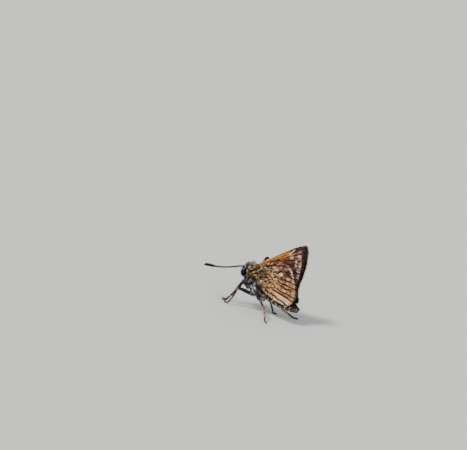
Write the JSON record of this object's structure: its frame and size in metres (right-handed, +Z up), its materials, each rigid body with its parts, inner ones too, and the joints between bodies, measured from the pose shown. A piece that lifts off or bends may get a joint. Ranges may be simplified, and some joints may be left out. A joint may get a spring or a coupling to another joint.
{
  "type": "grass skipper butterfly model",
  "caption": "Life-size still model of a grass skipper butterfly standing on its legs, wings closed over its back, clubbed antennae out.",
  "frame": {"origin": "on the floor, under the middle of the part's box", "axes": "+X from head to tail, +Y to the animal's right, +Z up; the body's midplane is parallel to XZ"},
  "size_m": [0.0244, 0.016, 0.0183],
  "materials": {
    "body_coat": "hairy grey and olive coat",
    "abdomen_coat": "dark rings with pale rear edges",
    "eye": "glossy, blue-black",
    "palp": "pale cream scales",
    "antenna": "black-brown, satin",
    "forewing": "scaled, tawny and brown",
    "hindwing": "scaled, ochre with dark veins",
    "leg": "scaled, dark brown"
  },
  "bodies": {
    "root": {"head": "body_coat", "thorax": "body_coat", "abdomen": "abdomen_coat", "eye_left": "eye", "eye_right": "eye", "palp_left": "palp", "palp_right": "palp", "antenna_left": "antenna", "antenna_right": "antenna", "forewing_left": "forewing", "forewing_right": "forewing", "hindwing_left": "hindwing", "hindwing_right": "hindwing", "foreleg_left": "leg", "foreleg_right": "leg", "midleg_left": "leg", "midleg_right": "leg", "hindleg_left": "leg", "hindleg_right": "leg"}
  },
  "joints": []
}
....
■ **Task details**: Write the whole listing out again. Keep every line exactly as it is.

■ **Finished task**:
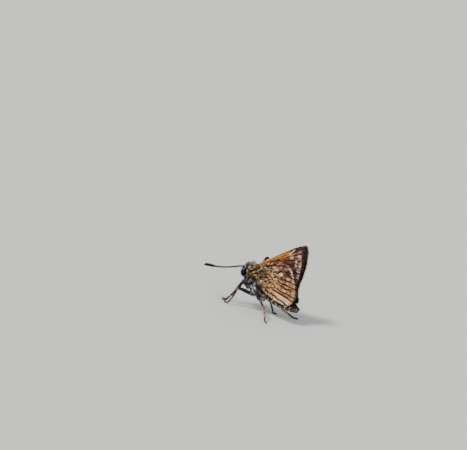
Write the JSON record of this object's structure: its frame and size in metres (right-handed, +Z up), its materials, each rigid body with its parts, inner ones too, and the joints between bodies, measured from the pose shown. A piece that lifts off or bends may get a joint. Ranges may be simplified, and some joints may be left out. A joint may get a spring or a coupling to another joint.
{
  "type": "grass skipper butterfly model",
  "caption": "Life-size still model of a grass skipper butterfly standing on its legs, wings closed over its back, clubbed antennae out.",
  "frame": {"origin": "on the floor, under the middle of the part's box", "axes": "+X from head to tail, +Y to the animal's right, +Z up; the body's midplane is parallel to XZ"},
  "size_m": [0.0244, 0.016, 0.0183],
  "materials": {
    "body_coat": "hairy grey and olive coat",
    "abdomen_coat": "dark rings with pale rear edges",
    "eye": "glossy, blue-black",
    "palp": "pale cream scales",
    "antenna": "black-brown, satin",
    "forewing": "scaled, tawny and brown",
    "hindwing": "scaled, ochre with dark veins",
    "leg": "scaled, dark brown"
  },
  "bodies": {
    "root": {"head": "body_coat", "thorax": "body_coat", "abdomen": "abdomen_coat", "eye_left": "eye", "eye_right": "eye", "palp_left": "palp", "palp_right": "palp", "antenna_left": "antenna", "antenna_right": "antenna", "forewing_left": "forewing", "forewing_right": "forewing", "hindwing_left": "hindwing", "hindwing_right": "hindwing", "foreleg_left": "leg", "foreleg_right": "leg", "midleg_left": "leg", "midleg_right": "leg", "hindleg_left": "leg", "hindleg_right": "leg"}
  },
  "joints": []
}